GIVEN REQUEST: Tally the lines that hold the string "context", and reply with the count alone.

-=-=-=-=-

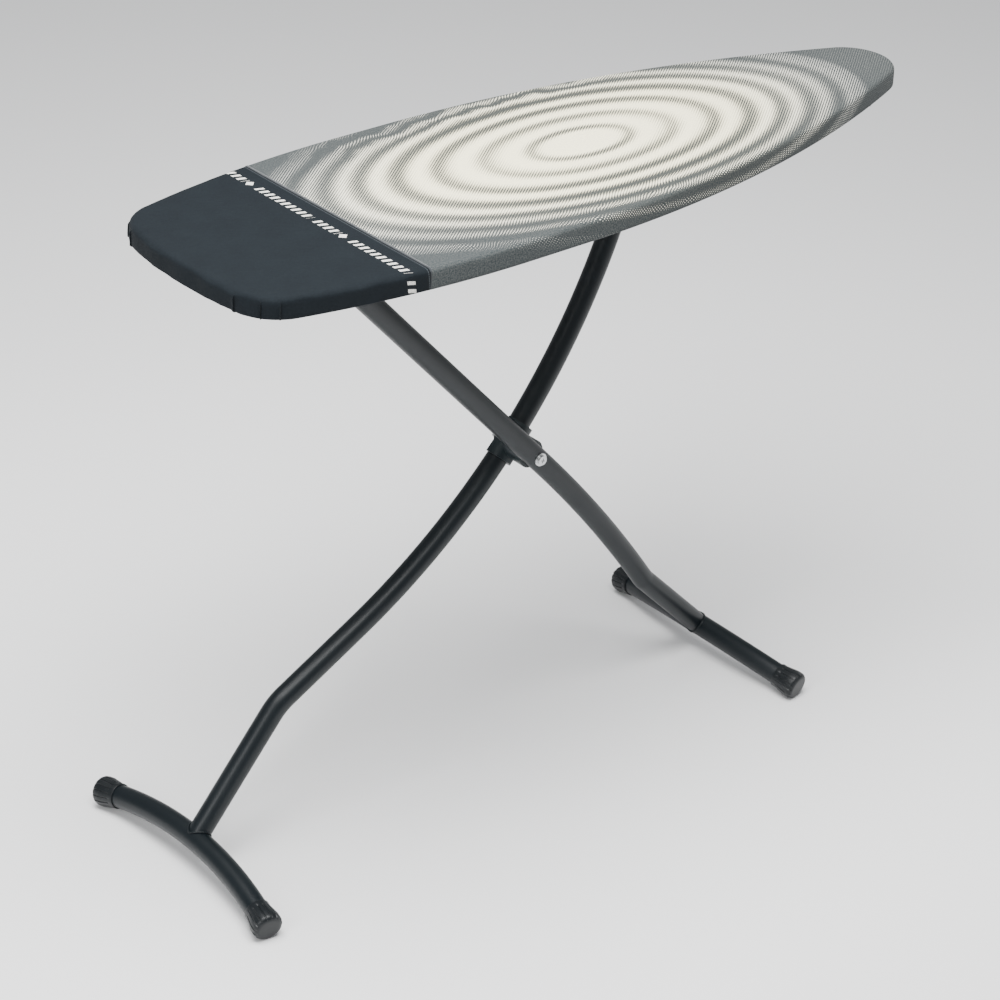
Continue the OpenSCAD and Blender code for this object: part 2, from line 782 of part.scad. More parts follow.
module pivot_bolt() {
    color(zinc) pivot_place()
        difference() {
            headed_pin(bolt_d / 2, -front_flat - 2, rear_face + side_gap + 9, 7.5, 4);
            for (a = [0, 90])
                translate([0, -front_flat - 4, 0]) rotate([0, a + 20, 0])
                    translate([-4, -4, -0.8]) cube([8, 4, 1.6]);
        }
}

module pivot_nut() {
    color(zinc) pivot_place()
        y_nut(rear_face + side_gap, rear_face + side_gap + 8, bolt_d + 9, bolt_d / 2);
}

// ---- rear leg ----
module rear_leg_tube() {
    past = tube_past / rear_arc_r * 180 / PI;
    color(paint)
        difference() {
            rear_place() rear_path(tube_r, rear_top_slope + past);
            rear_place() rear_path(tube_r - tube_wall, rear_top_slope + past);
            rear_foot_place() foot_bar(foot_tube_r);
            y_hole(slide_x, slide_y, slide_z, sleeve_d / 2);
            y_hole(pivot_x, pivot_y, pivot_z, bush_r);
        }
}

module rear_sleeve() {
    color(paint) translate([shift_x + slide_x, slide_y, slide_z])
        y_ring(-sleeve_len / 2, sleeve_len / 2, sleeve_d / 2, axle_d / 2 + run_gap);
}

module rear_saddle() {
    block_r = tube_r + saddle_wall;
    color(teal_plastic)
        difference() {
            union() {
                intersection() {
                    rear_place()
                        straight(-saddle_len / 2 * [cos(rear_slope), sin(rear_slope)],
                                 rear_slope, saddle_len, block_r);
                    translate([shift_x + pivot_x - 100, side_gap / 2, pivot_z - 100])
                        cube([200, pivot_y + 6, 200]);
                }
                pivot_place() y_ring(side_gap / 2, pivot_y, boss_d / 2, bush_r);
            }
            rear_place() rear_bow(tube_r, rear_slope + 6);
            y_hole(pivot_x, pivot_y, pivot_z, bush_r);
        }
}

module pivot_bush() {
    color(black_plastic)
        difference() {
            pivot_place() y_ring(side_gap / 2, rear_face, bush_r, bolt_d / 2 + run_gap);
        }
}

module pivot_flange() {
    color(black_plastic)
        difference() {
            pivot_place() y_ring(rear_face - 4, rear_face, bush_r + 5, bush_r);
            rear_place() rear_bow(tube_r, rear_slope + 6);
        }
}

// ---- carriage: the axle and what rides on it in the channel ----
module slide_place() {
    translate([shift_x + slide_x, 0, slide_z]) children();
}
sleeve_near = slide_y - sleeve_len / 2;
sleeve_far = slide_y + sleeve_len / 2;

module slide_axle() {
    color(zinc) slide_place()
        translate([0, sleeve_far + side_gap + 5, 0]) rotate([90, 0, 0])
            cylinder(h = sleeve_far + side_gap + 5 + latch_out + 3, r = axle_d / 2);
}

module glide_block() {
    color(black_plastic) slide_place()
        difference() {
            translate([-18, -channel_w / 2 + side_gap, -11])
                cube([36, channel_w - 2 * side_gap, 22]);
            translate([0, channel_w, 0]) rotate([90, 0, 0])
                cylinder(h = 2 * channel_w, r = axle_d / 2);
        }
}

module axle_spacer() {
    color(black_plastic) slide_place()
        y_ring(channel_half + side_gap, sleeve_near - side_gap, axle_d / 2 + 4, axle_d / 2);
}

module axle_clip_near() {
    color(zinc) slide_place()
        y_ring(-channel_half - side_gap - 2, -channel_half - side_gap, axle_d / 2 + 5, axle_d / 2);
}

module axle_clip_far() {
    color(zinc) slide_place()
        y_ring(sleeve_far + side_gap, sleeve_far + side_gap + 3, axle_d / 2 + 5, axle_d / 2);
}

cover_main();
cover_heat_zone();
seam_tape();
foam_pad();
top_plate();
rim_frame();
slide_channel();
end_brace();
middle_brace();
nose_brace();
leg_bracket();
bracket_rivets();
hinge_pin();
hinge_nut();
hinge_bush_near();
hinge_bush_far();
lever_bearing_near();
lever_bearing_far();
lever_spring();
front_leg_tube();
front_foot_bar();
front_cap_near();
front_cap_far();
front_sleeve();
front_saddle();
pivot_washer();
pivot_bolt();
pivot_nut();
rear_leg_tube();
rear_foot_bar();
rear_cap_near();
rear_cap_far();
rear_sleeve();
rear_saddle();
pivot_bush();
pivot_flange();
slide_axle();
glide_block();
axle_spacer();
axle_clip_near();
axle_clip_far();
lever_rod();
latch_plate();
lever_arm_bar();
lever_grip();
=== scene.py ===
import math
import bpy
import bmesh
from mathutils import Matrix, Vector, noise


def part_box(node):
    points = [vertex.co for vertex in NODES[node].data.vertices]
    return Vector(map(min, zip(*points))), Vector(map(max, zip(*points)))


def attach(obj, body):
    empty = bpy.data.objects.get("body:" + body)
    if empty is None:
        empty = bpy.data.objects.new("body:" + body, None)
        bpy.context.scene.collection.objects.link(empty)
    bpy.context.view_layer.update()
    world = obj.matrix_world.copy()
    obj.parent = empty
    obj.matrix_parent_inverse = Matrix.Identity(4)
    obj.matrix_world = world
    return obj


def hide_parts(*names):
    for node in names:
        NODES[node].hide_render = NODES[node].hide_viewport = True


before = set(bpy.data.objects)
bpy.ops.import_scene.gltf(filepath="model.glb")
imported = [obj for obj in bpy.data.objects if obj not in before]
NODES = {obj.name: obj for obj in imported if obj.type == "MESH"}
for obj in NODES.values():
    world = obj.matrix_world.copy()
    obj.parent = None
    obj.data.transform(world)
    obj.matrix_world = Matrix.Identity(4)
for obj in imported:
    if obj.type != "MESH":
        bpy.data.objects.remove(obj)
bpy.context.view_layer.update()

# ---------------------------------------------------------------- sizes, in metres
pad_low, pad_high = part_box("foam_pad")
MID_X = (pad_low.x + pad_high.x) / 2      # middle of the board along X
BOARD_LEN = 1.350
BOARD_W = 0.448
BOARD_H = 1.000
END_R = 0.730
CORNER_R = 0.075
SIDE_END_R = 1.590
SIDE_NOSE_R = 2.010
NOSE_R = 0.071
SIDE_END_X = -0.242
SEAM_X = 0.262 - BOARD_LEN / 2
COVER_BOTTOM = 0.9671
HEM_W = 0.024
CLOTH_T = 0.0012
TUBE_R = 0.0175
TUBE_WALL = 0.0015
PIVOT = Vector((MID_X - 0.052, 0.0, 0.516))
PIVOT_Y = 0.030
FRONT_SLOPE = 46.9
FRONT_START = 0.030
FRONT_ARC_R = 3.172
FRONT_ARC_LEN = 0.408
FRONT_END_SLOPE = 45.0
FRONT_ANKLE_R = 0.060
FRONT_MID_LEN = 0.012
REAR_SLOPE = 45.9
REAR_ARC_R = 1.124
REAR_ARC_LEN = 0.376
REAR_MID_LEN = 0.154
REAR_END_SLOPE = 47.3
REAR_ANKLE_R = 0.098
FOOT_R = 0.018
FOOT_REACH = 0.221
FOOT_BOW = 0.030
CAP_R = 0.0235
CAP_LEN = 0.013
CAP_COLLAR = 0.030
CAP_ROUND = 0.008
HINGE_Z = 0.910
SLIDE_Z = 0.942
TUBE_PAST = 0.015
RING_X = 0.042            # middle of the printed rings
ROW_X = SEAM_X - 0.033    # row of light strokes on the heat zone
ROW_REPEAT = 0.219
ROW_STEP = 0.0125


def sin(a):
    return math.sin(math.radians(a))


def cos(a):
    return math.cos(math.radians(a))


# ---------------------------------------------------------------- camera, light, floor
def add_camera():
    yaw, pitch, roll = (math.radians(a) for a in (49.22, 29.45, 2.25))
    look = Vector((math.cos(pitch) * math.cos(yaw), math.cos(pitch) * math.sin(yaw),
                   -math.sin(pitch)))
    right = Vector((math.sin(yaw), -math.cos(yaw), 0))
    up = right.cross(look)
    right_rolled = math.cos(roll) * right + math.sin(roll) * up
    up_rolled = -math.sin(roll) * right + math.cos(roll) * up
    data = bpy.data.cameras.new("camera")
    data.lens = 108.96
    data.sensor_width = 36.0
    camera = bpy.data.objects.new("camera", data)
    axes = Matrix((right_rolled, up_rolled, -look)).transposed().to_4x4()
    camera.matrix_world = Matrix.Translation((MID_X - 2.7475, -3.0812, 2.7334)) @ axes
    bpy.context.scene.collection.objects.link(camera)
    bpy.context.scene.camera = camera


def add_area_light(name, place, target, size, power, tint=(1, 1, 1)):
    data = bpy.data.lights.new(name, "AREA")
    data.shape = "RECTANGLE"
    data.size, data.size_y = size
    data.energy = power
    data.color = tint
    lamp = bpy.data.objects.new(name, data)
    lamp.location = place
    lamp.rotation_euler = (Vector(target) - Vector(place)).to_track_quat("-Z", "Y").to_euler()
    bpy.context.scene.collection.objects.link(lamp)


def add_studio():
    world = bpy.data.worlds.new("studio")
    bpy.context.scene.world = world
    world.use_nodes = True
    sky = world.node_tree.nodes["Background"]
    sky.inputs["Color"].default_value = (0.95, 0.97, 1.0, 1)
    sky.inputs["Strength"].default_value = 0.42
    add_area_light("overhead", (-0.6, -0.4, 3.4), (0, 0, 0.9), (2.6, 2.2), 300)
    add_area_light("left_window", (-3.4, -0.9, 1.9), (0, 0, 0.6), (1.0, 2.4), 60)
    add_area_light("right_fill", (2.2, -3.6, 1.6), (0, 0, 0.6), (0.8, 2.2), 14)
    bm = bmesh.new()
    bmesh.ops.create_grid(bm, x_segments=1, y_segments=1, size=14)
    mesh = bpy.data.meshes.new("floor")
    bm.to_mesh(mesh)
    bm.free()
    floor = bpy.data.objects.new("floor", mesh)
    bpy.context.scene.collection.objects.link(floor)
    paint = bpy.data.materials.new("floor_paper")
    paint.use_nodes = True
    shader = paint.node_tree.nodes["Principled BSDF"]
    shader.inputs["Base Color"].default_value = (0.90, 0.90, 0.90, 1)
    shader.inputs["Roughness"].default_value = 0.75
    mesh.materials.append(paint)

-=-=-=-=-

TASK OUTPUT: 8